Britney Spears is back b*tch and she has teamed up with Iggy Azalea for her newest dance/pop single “Pretty Girls”. Spears is no stranger to collaboration (which includes Madonna, Ke$ha, Nicki Minaj, Rihanna, and Will.i.am) and her willingness to partner with one of hip-hop’s brightest stars proves that she know what she needs to do to continue a thriving music career.
Musically, “Pretty Girls” sounds extremely similar to that of Iggy’s “Fancy”. In fact, if the tempo was sped up a bit, there was more rapping, and the Charli XCX was replaced with Britney it would practically be the same song. Lyrically, Spears plays into that “men are from mars, women are from venus” notion that is still very common in today’s society. While the verses were obviously not conceived from the mind of a lyrical genius, they still get the point across using the simplest of wordings. Ultimately, the song itself is about how women get A LOT more perks in life purely because we’re women and this is indicated in the track’s chorus (“…wipe the floor with all the boys/pour the drinks, bring the noise…jump the line, to the front/do what we like, get what we want…”).
The accompanying music video for “Pretty Girls” only reinforces the song’s overall point with hilarious and over-the-top antics brought on by Spears and Azalea. Iggy takes on the character of an exotic alien, who in turn plays that role of the girl who can get away with a bunch of stuff just because she’s pretty and everyone wants to hang out with her because of it. Even though the video storyline is a completely unrealistic portrayal of the subject they’re trying to delve into, “Pretty Girls” at least brings that female idealization to the attention of the viewers and listeners.

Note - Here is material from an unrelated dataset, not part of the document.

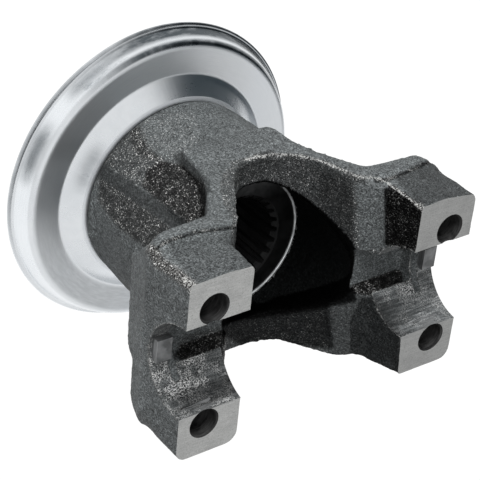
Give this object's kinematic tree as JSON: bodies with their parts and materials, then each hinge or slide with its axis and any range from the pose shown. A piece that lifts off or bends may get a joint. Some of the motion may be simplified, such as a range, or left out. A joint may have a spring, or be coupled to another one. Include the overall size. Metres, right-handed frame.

As someone who’s grown up with Britney Spears’ music, I have to admit that she really does know how to smoothly transition and incorporate current trends in pop music. “Pretty Girls” is a great example of what pop artists should be trying to do to keep themselves relevant in a world filled with Ariana Grandes, Selena Gomezs, and Katy Perrys. Is it a musical work of art that should be cherished for all of eternity? Not really. But I also don’t see Spears’ career fizzling out anytime soon and the song is pretty darn catchy and will certainly get a good amount of radio airplay.